**Source material**
(begin)
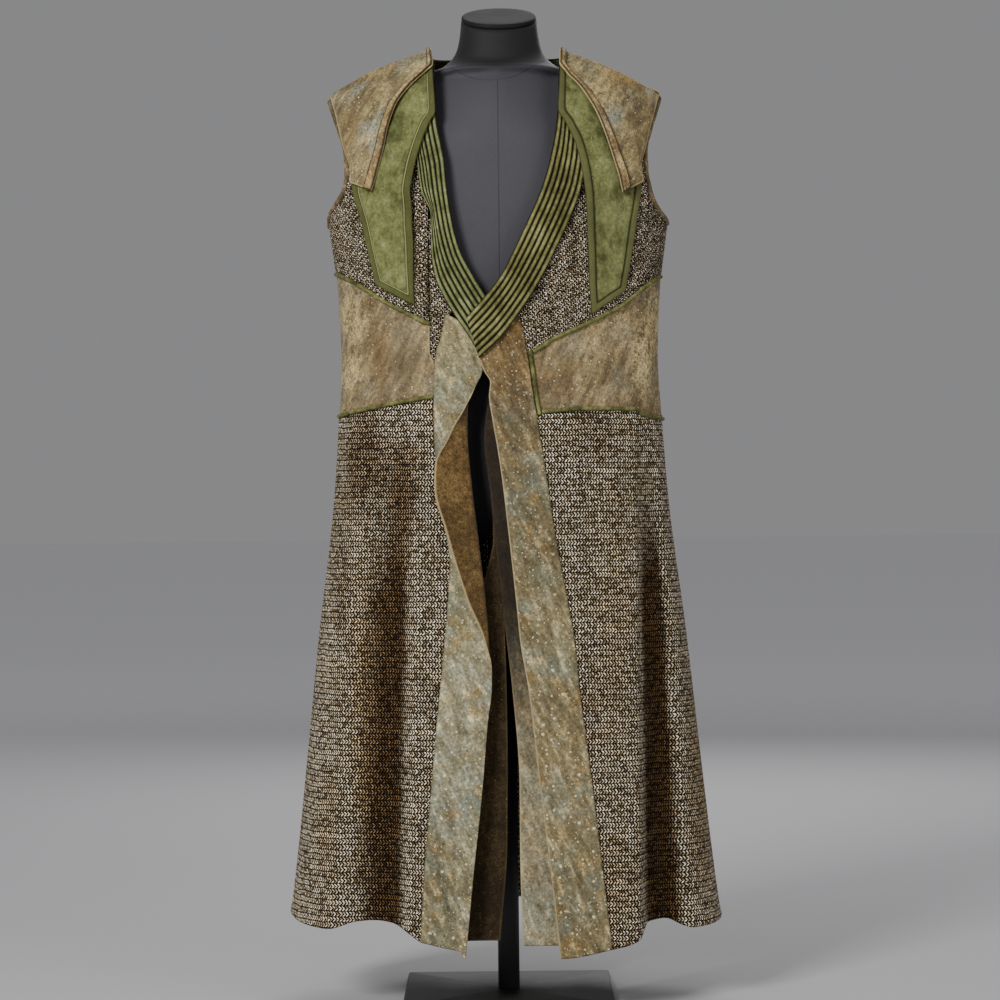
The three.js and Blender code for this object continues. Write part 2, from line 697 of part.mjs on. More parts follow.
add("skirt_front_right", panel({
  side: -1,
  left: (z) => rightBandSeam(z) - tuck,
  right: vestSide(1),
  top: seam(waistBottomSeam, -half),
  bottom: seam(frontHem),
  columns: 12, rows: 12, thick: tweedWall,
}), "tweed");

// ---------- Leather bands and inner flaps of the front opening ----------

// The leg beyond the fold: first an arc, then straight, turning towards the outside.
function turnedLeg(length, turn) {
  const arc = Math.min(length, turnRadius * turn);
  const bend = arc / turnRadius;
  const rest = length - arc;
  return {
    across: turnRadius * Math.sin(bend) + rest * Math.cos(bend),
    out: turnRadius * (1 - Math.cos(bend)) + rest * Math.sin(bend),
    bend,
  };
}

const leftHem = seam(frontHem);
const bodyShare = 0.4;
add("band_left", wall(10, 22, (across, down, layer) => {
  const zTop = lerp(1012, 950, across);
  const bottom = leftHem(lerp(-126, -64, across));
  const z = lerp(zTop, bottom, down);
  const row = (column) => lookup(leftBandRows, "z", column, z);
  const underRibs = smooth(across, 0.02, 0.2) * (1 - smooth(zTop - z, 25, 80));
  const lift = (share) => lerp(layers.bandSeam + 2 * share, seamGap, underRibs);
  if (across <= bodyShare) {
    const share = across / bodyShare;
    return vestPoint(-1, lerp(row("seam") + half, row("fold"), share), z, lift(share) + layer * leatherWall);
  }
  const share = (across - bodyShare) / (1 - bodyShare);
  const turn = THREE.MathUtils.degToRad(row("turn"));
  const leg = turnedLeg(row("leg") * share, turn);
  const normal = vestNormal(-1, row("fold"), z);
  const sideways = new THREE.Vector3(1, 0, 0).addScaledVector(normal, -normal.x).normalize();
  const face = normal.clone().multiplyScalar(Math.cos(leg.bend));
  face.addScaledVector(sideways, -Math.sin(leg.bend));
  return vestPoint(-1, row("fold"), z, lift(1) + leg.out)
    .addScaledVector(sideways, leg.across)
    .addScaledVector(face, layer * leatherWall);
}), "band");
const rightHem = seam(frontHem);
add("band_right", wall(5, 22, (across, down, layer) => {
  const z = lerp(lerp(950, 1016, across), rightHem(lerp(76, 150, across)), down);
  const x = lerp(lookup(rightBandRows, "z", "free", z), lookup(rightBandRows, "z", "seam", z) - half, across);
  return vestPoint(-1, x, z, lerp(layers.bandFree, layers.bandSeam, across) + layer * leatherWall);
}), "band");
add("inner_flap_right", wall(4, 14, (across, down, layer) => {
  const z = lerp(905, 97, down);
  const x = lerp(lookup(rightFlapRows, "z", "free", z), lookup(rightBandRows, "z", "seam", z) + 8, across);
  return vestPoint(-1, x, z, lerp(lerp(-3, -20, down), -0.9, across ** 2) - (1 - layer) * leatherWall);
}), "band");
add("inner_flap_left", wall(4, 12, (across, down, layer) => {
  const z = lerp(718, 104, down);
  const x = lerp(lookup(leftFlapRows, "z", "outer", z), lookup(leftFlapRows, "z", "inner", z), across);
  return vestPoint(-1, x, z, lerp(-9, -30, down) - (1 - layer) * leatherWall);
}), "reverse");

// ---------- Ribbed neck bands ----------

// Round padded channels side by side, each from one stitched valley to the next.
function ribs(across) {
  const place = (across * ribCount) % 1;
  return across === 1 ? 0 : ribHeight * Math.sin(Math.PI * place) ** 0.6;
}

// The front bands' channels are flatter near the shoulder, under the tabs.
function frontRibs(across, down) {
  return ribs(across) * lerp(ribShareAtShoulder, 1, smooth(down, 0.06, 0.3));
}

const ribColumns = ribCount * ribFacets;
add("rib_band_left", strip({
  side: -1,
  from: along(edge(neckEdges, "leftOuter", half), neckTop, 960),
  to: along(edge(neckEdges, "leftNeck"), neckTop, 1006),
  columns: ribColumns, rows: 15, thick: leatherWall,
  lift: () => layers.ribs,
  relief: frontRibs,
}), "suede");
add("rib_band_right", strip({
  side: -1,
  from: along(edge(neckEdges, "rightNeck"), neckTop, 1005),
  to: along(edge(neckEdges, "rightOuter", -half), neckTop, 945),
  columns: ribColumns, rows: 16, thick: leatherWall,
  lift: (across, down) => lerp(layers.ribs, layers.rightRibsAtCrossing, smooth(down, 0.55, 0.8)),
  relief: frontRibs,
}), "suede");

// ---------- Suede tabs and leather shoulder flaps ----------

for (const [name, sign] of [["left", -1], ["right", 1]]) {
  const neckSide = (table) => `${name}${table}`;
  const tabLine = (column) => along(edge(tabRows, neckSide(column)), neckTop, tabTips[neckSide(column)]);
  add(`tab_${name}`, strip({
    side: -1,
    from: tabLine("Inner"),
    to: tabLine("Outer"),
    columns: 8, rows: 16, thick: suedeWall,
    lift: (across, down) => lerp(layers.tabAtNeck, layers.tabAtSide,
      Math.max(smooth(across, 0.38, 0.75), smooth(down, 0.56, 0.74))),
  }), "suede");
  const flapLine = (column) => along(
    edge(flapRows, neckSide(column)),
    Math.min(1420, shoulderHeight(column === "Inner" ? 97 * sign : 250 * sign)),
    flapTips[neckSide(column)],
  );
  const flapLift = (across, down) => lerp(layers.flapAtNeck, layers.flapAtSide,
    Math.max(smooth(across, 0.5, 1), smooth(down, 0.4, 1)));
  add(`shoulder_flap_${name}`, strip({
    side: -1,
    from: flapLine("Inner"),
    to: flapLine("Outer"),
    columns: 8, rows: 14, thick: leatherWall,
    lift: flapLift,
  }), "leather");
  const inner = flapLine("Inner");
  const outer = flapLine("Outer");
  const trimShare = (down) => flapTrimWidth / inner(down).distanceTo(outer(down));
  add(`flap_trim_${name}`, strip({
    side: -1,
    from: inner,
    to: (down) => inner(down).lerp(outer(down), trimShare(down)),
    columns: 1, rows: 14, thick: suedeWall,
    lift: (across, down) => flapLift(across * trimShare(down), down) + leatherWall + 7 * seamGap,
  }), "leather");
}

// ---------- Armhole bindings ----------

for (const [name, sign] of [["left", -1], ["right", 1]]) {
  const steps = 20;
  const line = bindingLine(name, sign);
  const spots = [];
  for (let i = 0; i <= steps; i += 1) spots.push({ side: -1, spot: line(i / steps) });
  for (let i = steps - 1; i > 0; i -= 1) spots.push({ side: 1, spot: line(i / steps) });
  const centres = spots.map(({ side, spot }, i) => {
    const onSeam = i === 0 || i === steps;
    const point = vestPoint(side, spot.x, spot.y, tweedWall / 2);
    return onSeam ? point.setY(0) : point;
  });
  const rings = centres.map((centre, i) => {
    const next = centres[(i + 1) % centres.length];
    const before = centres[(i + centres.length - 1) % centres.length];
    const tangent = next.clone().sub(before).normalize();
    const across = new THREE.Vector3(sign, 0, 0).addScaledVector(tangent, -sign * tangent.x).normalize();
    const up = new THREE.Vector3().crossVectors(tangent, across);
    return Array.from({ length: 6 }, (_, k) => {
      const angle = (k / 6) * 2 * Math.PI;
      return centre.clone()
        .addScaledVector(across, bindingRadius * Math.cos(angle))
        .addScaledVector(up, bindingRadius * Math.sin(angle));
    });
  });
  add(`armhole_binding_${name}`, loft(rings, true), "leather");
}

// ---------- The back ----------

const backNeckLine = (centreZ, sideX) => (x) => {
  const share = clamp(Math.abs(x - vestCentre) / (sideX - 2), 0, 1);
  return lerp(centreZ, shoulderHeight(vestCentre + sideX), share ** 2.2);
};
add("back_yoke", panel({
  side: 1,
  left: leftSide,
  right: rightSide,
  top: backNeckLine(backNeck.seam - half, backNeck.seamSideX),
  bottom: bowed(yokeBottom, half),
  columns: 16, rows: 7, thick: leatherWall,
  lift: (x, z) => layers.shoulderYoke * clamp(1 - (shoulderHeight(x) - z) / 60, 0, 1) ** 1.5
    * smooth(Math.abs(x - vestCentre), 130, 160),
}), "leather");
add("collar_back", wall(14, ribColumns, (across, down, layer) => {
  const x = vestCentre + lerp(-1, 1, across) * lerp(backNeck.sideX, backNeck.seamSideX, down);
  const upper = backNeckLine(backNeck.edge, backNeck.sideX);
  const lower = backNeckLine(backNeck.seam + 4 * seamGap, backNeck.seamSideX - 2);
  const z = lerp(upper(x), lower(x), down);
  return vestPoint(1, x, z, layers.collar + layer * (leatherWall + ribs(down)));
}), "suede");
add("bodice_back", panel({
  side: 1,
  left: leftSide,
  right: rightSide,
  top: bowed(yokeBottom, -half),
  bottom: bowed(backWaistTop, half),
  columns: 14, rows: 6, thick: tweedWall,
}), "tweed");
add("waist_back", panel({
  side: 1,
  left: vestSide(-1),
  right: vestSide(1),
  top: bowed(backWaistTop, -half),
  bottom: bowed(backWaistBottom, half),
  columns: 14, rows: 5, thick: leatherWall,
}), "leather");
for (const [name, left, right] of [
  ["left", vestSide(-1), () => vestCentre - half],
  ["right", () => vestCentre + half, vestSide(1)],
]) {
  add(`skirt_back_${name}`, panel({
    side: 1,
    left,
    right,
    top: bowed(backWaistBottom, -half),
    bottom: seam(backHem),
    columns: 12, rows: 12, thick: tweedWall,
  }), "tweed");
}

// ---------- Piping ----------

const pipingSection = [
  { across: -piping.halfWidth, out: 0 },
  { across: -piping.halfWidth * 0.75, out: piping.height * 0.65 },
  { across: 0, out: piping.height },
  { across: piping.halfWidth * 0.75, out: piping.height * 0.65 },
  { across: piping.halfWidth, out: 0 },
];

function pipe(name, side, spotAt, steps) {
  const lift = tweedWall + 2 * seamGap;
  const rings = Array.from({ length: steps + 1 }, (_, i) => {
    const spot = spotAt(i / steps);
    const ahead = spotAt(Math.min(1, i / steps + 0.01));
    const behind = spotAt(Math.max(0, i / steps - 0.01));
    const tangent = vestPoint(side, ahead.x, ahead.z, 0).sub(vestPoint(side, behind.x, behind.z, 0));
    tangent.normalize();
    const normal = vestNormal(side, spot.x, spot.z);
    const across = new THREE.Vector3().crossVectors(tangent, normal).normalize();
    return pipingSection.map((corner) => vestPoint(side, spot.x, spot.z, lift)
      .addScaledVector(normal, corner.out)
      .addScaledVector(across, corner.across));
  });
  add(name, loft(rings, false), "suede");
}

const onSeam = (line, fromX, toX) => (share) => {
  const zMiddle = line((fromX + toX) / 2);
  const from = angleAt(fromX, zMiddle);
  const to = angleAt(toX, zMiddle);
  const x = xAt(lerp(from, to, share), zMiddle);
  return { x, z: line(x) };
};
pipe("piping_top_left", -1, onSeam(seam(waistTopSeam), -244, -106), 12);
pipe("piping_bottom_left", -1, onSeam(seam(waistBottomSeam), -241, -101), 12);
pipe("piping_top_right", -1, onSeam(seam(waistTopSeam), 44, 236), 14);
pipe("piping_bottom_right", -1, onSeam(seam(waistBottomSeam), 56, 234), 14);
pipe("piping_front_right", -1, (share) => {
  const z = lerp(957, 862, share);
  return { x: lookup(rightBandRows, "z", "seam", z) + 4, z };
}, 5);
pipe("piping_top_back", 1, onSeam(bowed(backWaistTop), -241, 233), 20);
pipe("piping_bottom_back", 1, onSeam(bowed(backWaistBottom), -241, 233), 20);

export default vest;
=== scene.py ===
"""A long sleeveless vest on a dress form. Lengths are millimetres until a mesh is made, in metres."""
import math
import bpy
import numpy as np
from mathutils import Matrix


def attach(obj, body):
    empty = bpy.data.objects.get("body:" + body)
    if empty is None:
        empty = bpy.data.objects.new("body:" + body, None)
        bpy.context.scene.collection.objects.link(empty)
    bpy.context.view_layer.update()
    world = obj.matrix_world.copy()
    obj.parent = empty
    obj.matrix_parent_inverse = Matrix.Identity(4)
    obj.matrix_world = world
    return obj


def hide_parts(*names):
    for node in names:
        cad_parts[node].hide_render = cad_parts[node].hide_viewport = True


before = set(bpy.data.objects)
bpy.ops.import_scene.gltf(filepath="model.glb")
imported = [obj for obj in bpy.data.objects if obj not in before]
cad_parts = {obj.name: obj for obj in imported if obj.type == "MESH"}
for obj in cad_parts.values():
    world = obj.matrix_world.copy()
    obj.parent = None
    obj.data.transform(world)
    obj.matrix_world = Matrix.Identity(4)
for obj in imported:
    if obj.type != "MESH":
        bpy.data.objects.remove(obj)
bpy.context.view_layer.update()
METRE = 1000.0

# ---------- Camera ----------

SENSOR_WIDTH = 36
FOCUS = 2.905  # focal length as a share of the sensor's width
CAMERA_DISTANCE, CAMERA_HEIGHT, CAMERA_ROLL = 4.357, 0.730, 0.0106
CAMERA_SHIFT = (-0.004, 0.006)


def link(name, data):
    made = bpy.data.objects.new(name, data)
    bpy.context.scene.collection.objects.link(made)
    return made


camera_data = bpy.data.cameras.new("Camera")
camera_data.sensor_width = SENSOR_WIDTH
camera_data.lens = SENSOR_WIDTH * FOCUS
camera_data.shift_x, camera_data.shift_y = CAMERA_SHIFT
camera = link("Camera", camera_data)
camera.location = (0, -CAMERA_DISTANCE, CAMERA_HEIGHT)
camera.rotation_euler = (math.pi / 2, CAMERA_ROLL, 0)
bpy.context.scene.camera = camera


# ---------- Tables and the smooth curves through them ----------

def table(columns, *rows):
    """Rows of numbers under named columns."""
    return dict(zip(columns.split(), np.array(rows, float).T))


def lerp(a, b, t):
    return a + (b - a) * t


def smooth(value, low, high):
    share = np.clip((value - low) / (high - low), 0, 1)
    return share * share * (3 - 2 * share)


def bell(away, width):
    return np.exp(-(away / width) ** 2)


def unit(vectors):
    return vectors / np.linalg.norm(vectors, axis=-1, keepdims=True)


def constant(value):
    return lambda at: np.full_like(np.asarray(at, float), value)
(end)
**Task**
Would you quote everything above from the line containing "-244, -106), 12);" down to the line containing "for node in"? Include both of those lines and nothing else.

**Right answer**
pipe("piping_top_left", -1, onSeam(seam(waistTopSeam), -244, -106), 12);
pipe("piping_bottom_left", -1, onSeam(seam(waistBottomSeam), -241, -101), 12);
pipe("piping_top_right", -1, onSeam(seam(waistTopSeam), 44, 236), 14);
pipe("piping_bottom_right", -1, onSeam(seam(waistBottomSeam), 56, 234), 14);
pipe("piping_front_right", -1, (share) => {
  const z = lerp(957, 862, share);
  return { x: lookup(rightBandRows, "z", "seam", z) + 4, z };
}, 5);
pipe("piping_top_back", 1, onSeam(bowed(backWaistTop), -241, 233), 20);
pipe("piping_bottom_back", 1, onSeam(bowed(backWaistBottom), -241, 233), 20);

export default vest;
=== scene.py ===
"""A long sleeveless vest on a dress form. Lengths are millimetres until a mesh is made, in metres."""
import math
import bpy
import numpy as np
from mathutils import Matrix


def attach(obj, body):
    empty = bpy.data.objects.get("body:" + body)
    if empty is None:
        empty = bpy.data.objects.new("body:" + body, None)
        bpy.context.scene.collection.objects.link(empty)
    bpy.context.view_layer.update()
    world = obj.matrix_world.copy()
    obj.parent = empty
    obj.matrix_parent_inverse = Matrix.Identity(4)
    obj.matrix_world = world
    return obj


def hide_parts(*names):
    for node in names:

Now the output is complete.